Entries with model source code:
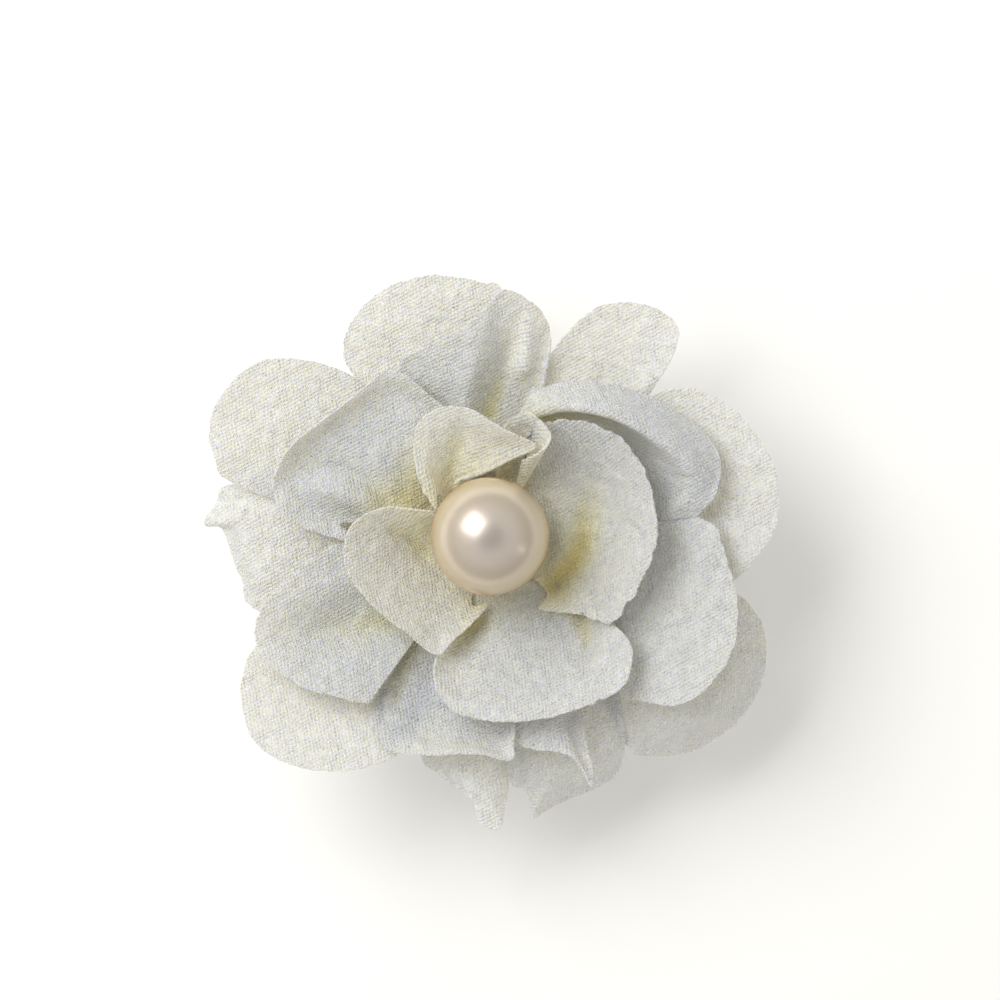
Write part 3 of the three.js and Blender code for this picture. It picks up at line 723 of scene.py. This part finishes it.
# %% Bottom layer
BOTTOM_LOBES = [
    {
        "ring": (20, 80),
        "edge": [(16.0, 10.0, 9.0), (19.4, 17.4, 10.8), (21.4, 20.6, 11.8), (22.5, 23.8, 12.0),
                 (22.0, 25.6, 11.6), (19.8, 27.2, 11.2), (16.2, 27.9, 10.9), (13.0, 27.4, 10.7),
                 (9.9, 25.0, 10.5), (7.1, 21.3, 10.2), (4.6, 14.0, 9.2)],
        "cup": 0.5,
        "dome": -0.3,
    },
    {
        "ring": (80, 140),
        "edge": [(4.0, 18.0, 9.4), (1.6, 29.0, 10.8), (-0.8, 30.2, 11.2), (-4.7, 31.0, 11.6),
                 (-7.9, 31.0, 11.8), (-11.9, 29.8, 11.8), (-15.0, 27.6, 11.4), (-17.0, 24.8, 11.0),
                 (-17.5, 22.4, 10.6), (-16.7, 19.8, 10.2), (-10.0, 12.0, 9.0)],
        "cup": 0.5,
        "dome": -0.2,
    },
    {
        "ring": (140, 225),
        "edge": [(-18.0, 8.0, 9.6), (-31.0, 6.2, 9.4), (-32.6, 4.2, 9.3), (-34.2, 1.4, 9.6),
                 (-32.0, 1.0, 9.0), (-31.1, -1.8, 8.9), (-29.7, -5.2, 9.0), (-27.7, -8.9, 9.2),
                 (-16.0, -10.0, 9.0)],
        "courses": [[(-16.0, 8.0, 9.8), (-23.0, 5.4, 10.6), (-25.6, 1.4, 11.0), (-24.4, -4.0, 10.6),
                     (-16.4, -8.4, 9.4)]],
        "ragged": 1.4,
    },
    {
        "ring": (225, 290),
        "edge": [(-8.0, -18.0, 8.8), (-8.4, -26.0, 9.2), (-6.7, -28.2, 9.2), (-4.0, -30.1, 9.2),
                 (-2.0, -31.8, 9.6), (-0.9, -34.5, 10.8), (1.2, -35.0, 11.0), (1.7, -32.9, 10.0),
                 (2.3, -29.2, 9.4), (3.0, -18.0, 8.8)],
        "courses": [[(-6.0, -16.0, 9.2), (-6.6, -22.0, 10.2), (-2.6, -25.0, 10.6), (1.0, -22.0, 10.0),
                     (1.6, -16.0, 9.2)]],
        "ragged": 1.6,
    },
    {
        "ring": (290, 380),
        "edge": [(10.0, -16.0, 8.6), (16.4, -25.2, 6.2), (18.6, -26.4, 5.6), (21.7, -26.6, 5.0),
                 (25.7, -25.4, 4.8), (29.2, -23.0, 5.2), (31.7, -19.8, 6.0), (33.0, -16.3, 7.2),
                 (33.1, -12.7, 8.6), (31.9, -9.4, 10.0), (29.1, -6.6, 10.2), (20.0, -2.0, 9.4)],
        "courses": [[(9.6, -15.0, 8.8), (15.0, -19.4, 9.4), (21.0, -19.2, 10.2), (25.4, -15.0, 10.8),
                     (25.6, -9.0, 10.6), (18.0, -3.4, 9.4)]],
        "ragged": 1.2,
    },
]

print(len(BOTTOM_LOBES), "lobes in the bottom layer")

# %% [markdown]
# ## Sewing the layers together
# The stitch holds the four layers together at their rings, and each lies on the ones below. So they are
# made from the bottom up, and each lobe is laid over the layers already made. The two numbers of each
# layer are the share of its heights that it keeps under the stitch's pull, and where its noise starts.

# %% Layers
RING_LIFT = 0.3  # half the thickness of the CAD layer
LAYERS = {
    "petal_layer_bottom": (BOTTOM_LOBES, 1.0, 100),
    "petal_layer_lower": (LOWER_LOBES, 1.0, 200),
    "petal_layer_middle": (MIDDLE_LOBES, 0.95, 300),
    "petal_layer_inner": (INNER_LOBES, 0.96, 400),
}
layers_below = []
for node, (lobes, stand, seed) in LAYERS.items():
    low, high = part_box(node)
    ring_z = low[2] / MM + RING_LIFT
    sheet, area = petal_sheet("satin_" + node, ring_z, lobes, stand, seed, layers_below)
    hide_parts(node)
    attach(sheet, FLOWER)

# %% [markdown]
# ## Finishing a piece
# Every new piece ends the same way: its place goes into its mesh, it gets its material, it stands for
# a CAD node, and it rides on that node's body. One function does that, and another makes the smooth
# copies of CAD pieces whose shape is already right and only needs softened edges.

# %% Finishing helpers
def finish_piece(piece, name, material, node, body=FLOWER):
    piece.name = name
    select_only(piece)
    bpy.ops.object.transform_apply(location=True, rotation=True, scale=True)
    piece.data.materials.clear()
    piece.data.materials.append(material)
    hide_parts(node)
    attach(piece, body)
    print(name, len(piece.data.polygons), "faces")
    return piece


def apply_modifier(piece, kind, **settings):
    select_only(piece)
    modifier = piece.modifiers.new(kind.lower(), kind)
    for key, value in settings.items():
        setattr(modifier, key, value)
    bpy.ops.object.modifier_apply(modifier=modifier.name)


def merged_copy(node):
    """A copy of a CAD node's mesh, its loose triangles joined and its flat faces made whole."""
    piece = bpy.data.objects.new(node + "_copy", bpy.data.objects[node].data.copy())
    scene.collection.objects.link(piece)
    select_only(piece)
    bpy.ops.object.mode_set(mode="EDIT")
    bpy.ops.mesh.select_all(action="SELECT")
    bpy.ops.mesh.remove_doubles(threshold=0.001 * MM)
    bpy.ops.mesh.dissolve_limited(angle_limit=math.radians(1))
    bpy.ops.object.mode_set(mode="OBJECT")
    return piece


# %% [markdown]
# ## The pearl
# The bead is an ABS ball, drilled from below for its peg and dipped in pearl lacquer. The lacquer holds
# mica flakes in clear coats, so it is part mirror and part milk. It is a sphere cut off where the drill
# enters, with the cut edge drawn up into the hole.

# %% Pearl
pearl_low, pearl_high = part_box("pearl_bead")
PEARL_RADIUS = (pearl_high[0] - pearl_low[0]) / 2
PEARL_Z = pearl_high[2] - PEARL_RADIUS
HOLE = 0.9 * MM
HOLE_DEPTH = 5.5 * MM


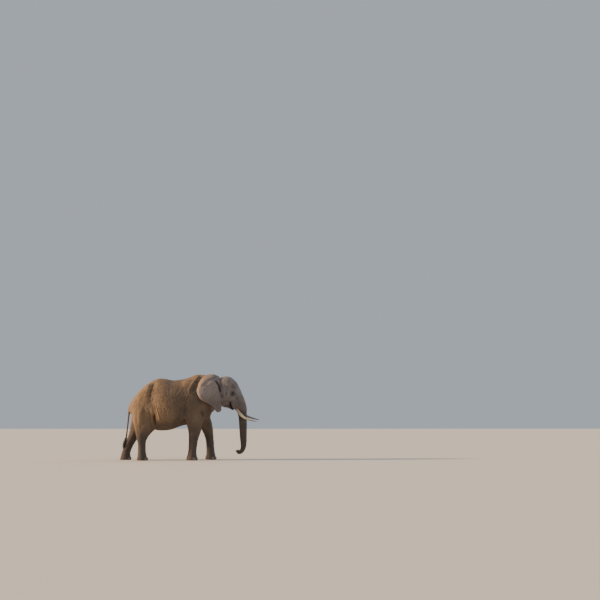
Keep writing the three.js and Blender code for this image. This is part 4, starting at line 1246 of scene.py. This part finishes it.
class ElephantEyeSizes(bpy.types.PropertyGroup):
    radius: length("Radius", "Radius of the eyeball", 0.0248, 0.015, 0.03)
    pupil: tint("Pupil", "Pupil and the iris's dark rim", "#070505")
    iris_shade: tint("Iris shade", "Darker rays of the iris", "#2c170a")
    iris_light: tint("Iris light", "Paler rays of the iris", "#5f3a1a")
    eye_white: tint("White", "Stained white of the eye", "#4a3830")
    lashes: tally("Lashes", "Lashes on each upper lid", 64, 0, 300)


class ElephantTuskSizes(bpy.types.PropertyGroup):
    ivory_light: tint("Ivory light", "Clean ivory", "#d6c8ab")
    ivory_shade: tint("Ivory shade", "Darker grain", "#bba98a")
    ivory_stain: tint("Stain", "Sap near the lip", "#7a6146")
    # Soil: also painted shade on the underside and over the left tusk.
    ivory_soil_and_shade: tint("Soil", "Dried mud on the tips and over the left tusk", "#5a5149")


class ElephantNailSizes(bpy.types.PropertyGroup):
    nail_light: tint("Nail light", "Paler bands of the horn", "#6f6355")
    nail_shade: tint("Nail shade", "Darker bands of the horn", "#4e443c")
    nail_worn: tint("Nail worn", "Scuffed lower edge", "#857762")


class ElephantHairSizes(bpy.types.PropertyGroup):
    wires: tally("Tail hairs", "Hairs of the tail's tuft", 760, 50, 3000)
    bristles: tally("Bristles", "Sparse bristles on chin, crown, back and trunk", 1500, 0, 6000)
    hair: tint("Hair", "Hair of tail, lids and chin", "#1b1512")
    hair_dust: tint("Hair dust", "Dusty hair", "#4d3a2b")


class ElephantStudioSizes(bpy.types.PropertyGroup):
    floor: length("Floor", "Width of the floor", 400.0, 20.0, 2000.0)
    floor_tint: tint("Floor", "Pale matt floor", "#cfc7bb")
    air: tint("Air", "Pale surroundings", "#d6e0ea")


# ---------------------------------------------------------------- operators
class ELEPHANT_OT_hide(bpy.types.Operator):
    """One hide over all the flesh, with its folds, lids, mouth and trunk tip"""

    bl_idname = "elephant.hide"
    bl_label = "Hide"

    def execute(self, context):
        sizes = context.scene.elephant_hide
        hide = plugged_flesh()
        modified(hide, "REMESH", mode="VOXEL", voxel_size=sizes.grain, use_smooth_shade=True)
        keep_largest(hide)
        skin = Surface(hide)
        masks = masks_of(skin)
        fine = share(masks["head"] + masks["ear"] + masks["tail"] + step(skin.body[:, 2], 240, 60))
        pull = 0.6 - 0.32 * share(fine + masks["trunk"] * 0.6)
        skin.relax(sizes.rounding, pull * (1 - 0.85 * masks["tail"]) * (1 - 0.45 * masks["ear"]))
        for name in masks:
            skin.keep(name, masks[name])
        # the cheek runs into the jaw without a step, and so does the rump into the tail's root
        x, y, z = skin.head.T
        cheek = window(x, 1040, 1160, 1410, 1500) * window(z, 1930, 2010, 2150, 2230)
        cheek = cheek * step(np.abs(y), 60, 140) * share(masks["head"] + masks["jaw"])
        dock = mound(skin.body, [2100, 130, 1790], [190, 120, 170]) * (skin.body[:, 0] < 0) * (1 - masks["tail"])
        skin.smooth(70, 0.6 * np.maximum(cheek, dock))
        skin.smooth(120, 0.6 * dock)

        chin = (masks["jaw"] > 0.2) & (skin.head[:, 0] > 1250)
        refine(hide, (masks["trunk"] > 0.3) | chin | near_eyes(skin, 130))
        skin = Surface(hide)
        masks = {name: skin.kept(name) for name in masks}
        skin.relax(3, 0.4)
        # How deep each corner lies in a crease, where the hide's colour darkens it with dirt and painted shade.
        creased = np.zeros(len(skin.places))
        for form, darkening in (
            (fold_body, 0.03),
            (fold_head, 0.03),
            (shape_ears, 0.04),
            (ring_trunk, 0.05),
            (shape_trunk_tip, 0.03),
            (wrinkle_legs, 0.03),
            (loosen, 0.03),
        ):
            creased -= darkening * form(skin, masks)
        shape_sheaths(skin, masks)
        seat_nails(skin)
        skin.smooth(1, 0.35)
        skin.keep("creases", share(creased))

        ratio = min(1.0, sizes.corners / sum(len(p.vertices) - 2 for p in hide.data.polygons))
        modified(hide, "DECIMATE", decimate_type="COLLAPSE", ratio=ratio, use_collapse_triangulate=True)
        for reach in (132, 86, 50):
            refine(hide, near_eyes(Surface(hide), reach))
        skin = Surface(hide)
        close = near_eyes(skin, 80).astype(float)
        skin.smooth(6, 0.5 * close)
        dents = shape_eyes(skin)
        skin.smooth(1, 0.3 * close)
        skin.places[:, 2] = np.where(skin.places[:, 2] < SOLE, 0.0, skin.places[:, 2])
        skin.write()
        masks = {name: skin.kept(name) for name in masks}
        mark_hide(skin, masks, np.maximum(skin.kept("creases"), 0.11 * dents))
        for name in [*masks, "creases"]:
            hide.data.attributes.remove(hide.data.attributes[name])
        finished(hide, hide_material(sizes), "hide", *FLESH)
        return {"FINISHED"}


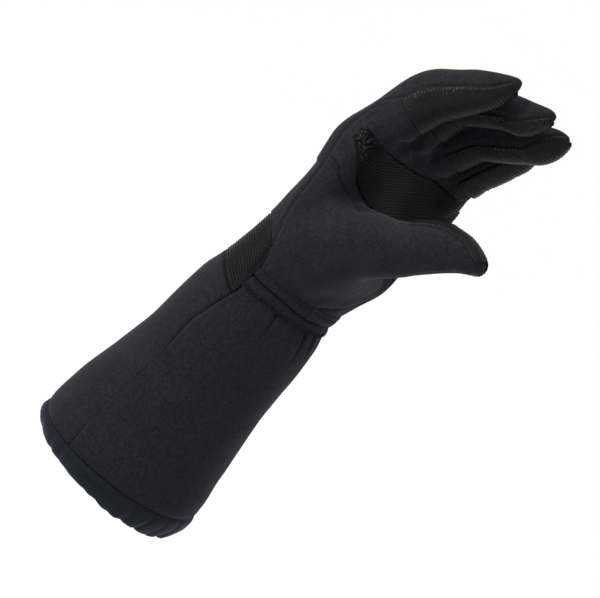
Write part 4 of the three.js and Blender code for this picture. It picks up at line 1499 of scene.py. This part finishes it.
camera_data = bpy.data.cameras.new("camera")
camera_data.sensor_width = 36
camera_data.lens = 120
camera = bpy.data.objects.new("camera", camera_data)
bpy.context.scene.collection.objects.link(camera)
axes = Matrix((image_right, image_up, to_camera)).transposed()
camera.matrix_world = Matrix.Translation(Vector(TARGET + to_camera)) @ axes.to_4x4()
bpy.context.scene.camera = camera
print("camera at, m:", [round(v, 3) for v in camera.location])

# %% World, floor and lamps
scene = bpy.context.scene
scene.view_settings.view_transform = "Standard"
world = bpy.data.worlds.new("white_world")
scene.world = world
world.use_nodes = True
world.node_tree.nodes["Background"].inputs["Color"].default_value = (1, 1, 1, 1)
world.node_tree.nodes["Background"].inputs["Strength"].default_value = 1.0

floor_mesh = bpy.data.meshes.new("floor")
FAR, UNDER = 200, -0.5
corners = [(-FAR, -FAR, UNDER), (FAR, -FAR, UNDER), (FAR, FAR, UNDER), (-FAR, FAR, UNDER)]
floor_mesh.from_pydata(corners, [], [(0, 1, 2, 3)])
floor = bpy.data.objects.new("floor", floor_mesh)
scene.collection.objects.link(floor)
floor_paint = bpy.data.materials.new("pale_floor")
floor_paint.use_nodes = True
floor_shader = floor_paint.node_tree.nodes["Principled BSDF"]
floor_shader.inputs["Base Color"].default_value = (1, 1, 1, 1)
floor_shader.inputs["Roughness"].default_value = 0.9
floor_mesh.materials.append(floor_paint)


def lamp(name, where, size, power):
    data = bpy.data.lights.new(name, "AREA")
    data.size = size
    data.energy = power
    made = bpy.data.objects.new(name, data)
    scene.collection.objects.link(made)
    made.location = Vector(where)
    made.rotation_euler = (Vector(TARGET) - Vector(where)).to_track_quat("-Z", "Y").to_euler()


lamp("key", TARGET + 0.9 * (0.68 * to_camera + 0.62 * image_up - 0.36 * image_right), 0.2, 5)
lamp("top", TARGET + 0.9 * (0.2 * to_camera + 0.9 * image_up - 0.05 * image_right), 0.5, 4.5)
lamp("fill", TARGET + 1.1 * (0.6 * to_camera - 0.2 * image_up + 0.9 * image_right), 0.8, 0.5)
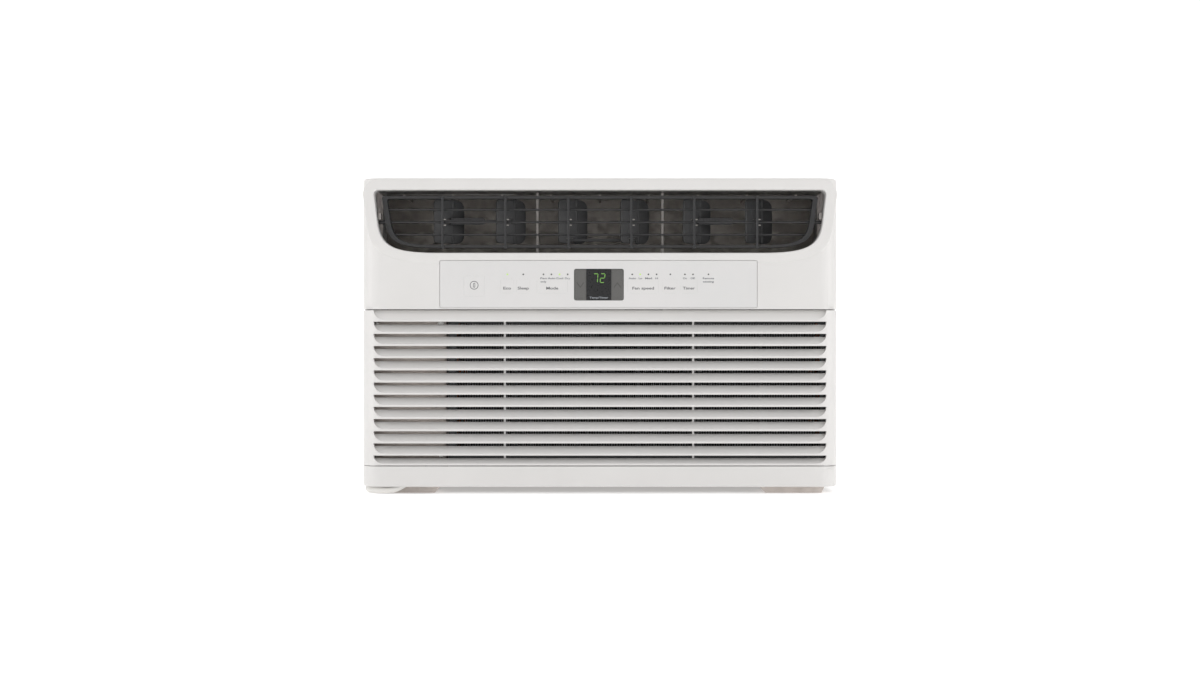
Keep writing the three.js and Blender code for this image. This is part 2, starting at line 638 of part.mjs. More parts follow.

Task objective - Check the records above line by line and tally those holding the string "writing". Answer with the number only.

Task solution - 2